## [Problem]
Output every line below exactly.

## [Data segment]

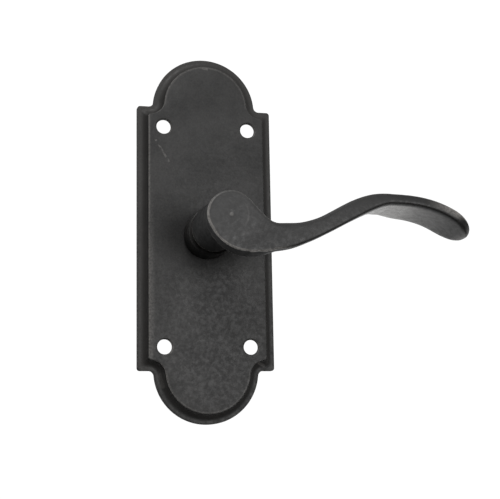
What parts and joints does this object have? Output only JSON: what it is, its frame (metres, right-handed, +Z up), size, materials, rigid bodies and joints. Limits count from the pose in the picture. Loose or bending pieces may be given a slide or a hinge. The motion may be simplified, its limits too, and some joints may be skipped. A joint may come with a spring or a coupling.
{
  "type": "door lever handle",
  "caption": "Scroll-shaped door lever on a shaped backplate with four screw holes, return spring and square spindle.",
  "frame": {"origin": "on the spindle's axis, at the backplate's door face", "axes": "+Z up along the backplate, -Y out of the door towards the user, +X from the spindle's axis towards the lever's tip at rest"},
  "size_m": [0.1283, 0.0903, 0.154],
  "materials": {
    "plate_iron": "matt black waxed iron, slightly mottled",
    "collar_iron": "matt black turned iron",
    "lever_iron": "matt black iron, rubbed lighter on the edges",
    "bearing_bronze": "plain bored bronze",
    "washer_bronze": "darkened bronze",
    "spindle_steel": "drawn square bar",
    "screw_steel": "blacked steel",
    "pressed_steel": "pressed sheet",
    "pin_steel": "turned pin",
    "spring_steel": "oil-tempered spring steel"
  },
  "bodies": {
    "plate": {"backplate": "plate_iron", "neck_collar": "collar_iron", "bearing_sleeve": "bearing_bronze", "thrust_washer": "washer_bronze", "return_spring": "spring_steel", "spring_anchor_pin": "pin_steel", "rest_stop_pin": "pin_steel", "travel_stop_pin": "pin_steel", "spring_cover": "pressed_steel", "cover_rivet_1": "pin_steel", "cover_rivet_2": "pin_steel", "cover_rivet_3": "pin_steel", "cover_rivet_4": "pin_steel"},
    "lever": {"lever": "lever_iron", "spindle": "spindle_steel", "grub_screw": "screw_steel", "cam_plate": "pressed_steel", "cam_pin": "pin_steel", "retaining_ring": "spring_steel"}
  },
  "joints": [
    {"name": "lever_turn", "type": "hinge", "parent": "plate", "child": "lever", "pos_m": [0, 0, 0], "axis": [0, 1, 0], "range_deg": [0, 40], "stiffness_Nm_per_rad": 0.6, "springref_deg": -28.65, "deforming": ["return_spring"]}
  ]
}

## [Written reply]
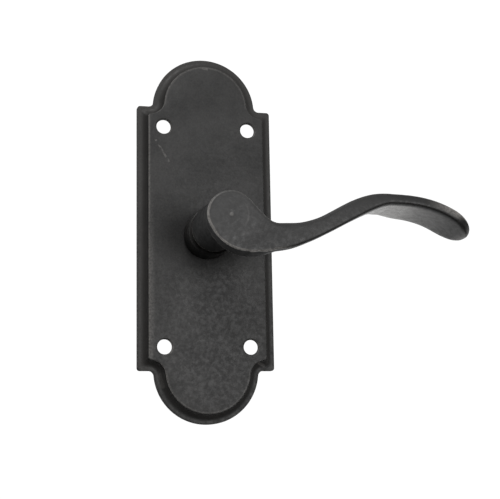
What parts and joints does this object have? Output only JSON: what it is, its frame (metres, right-handed, +Z up), size, materials, rigid bodies and joints. Limits count from the pose in the picture. Loose or bending pieces may be given a slide or a hinge. The motion may be simplified, its limits too, and some joints may be skipped. A joint may come with a spring or a coupling.
{
  "type": "door lever handle",
  "caption": "Scroll-shaped door lever on a shaped backplate with four screw holes, return spring and square spindle.",
  "frame": {"origin": "on the spindle's axis, at the backplate's door face", "axes": "+Z up along the backplate, -Y out of the door towards the user, +X from the spindle's axis towards the lever's tip at rest"},
  "size_m": [0.1283, 0.0903, 0.154],
  "materials": {
    "plate_iron": "matt black waxed iron, slightly mottled",
    "collar_iron": "matt black turned iron",
    "lever_iron": "matt black iron, rubbed lighter on the edges",
    "bearing_bronze": "plain bored bronze",
    "washer_bronze": "darkened bronze",
    "spindle_steel": "drawn square bar",
    "screw_steel": "blacked steel",
    "pressed_steel": "pressed sheet",
    "pin_steel": "turned pin",
    "spring_steel": "oil-tempered spring steel"
  },
  "bodies": {
    "plate": {"backplate": "plate_iron", "neck_collar": "collar_iron", "bearing_sleeve": "bearing_bronze", "thrust_washer": "washer_bronze", "return_spring": "spring_steel", "spring_anchor_pin": "pin_steel", "rest_stop_pin": "pin_steel", "travel_stop_pin": "pin_steel", "spring_cover": "pressed_steel", "cover_rivet_1": "pin_steel", "cover_rivet_2": "pin_steel", "cover_rivet_3": "pin_steel", "cover_rivet_4": "pin_steel"},
    "lever": {"lever": "lever_iron", "spindle": "spindle_steel", "grub_screw": "screw_steel", "cam_plate": "pressed_steel", "cam_pin": "pin_steel", "retaining_ring": "spring_steel"}
  },
  "joints": [
    {"name": "lever_turn", "type": "hinge", "parent": "plate", "child": "lever", "pos_m": [0, 0, 0], "axis": [0, 1, 0], "range_deg": [0, 40], "stiffness_Nm_per_rad": 0.6, "springref_deg": -28.65, "deforming": ["return_spring"]}
  ]
}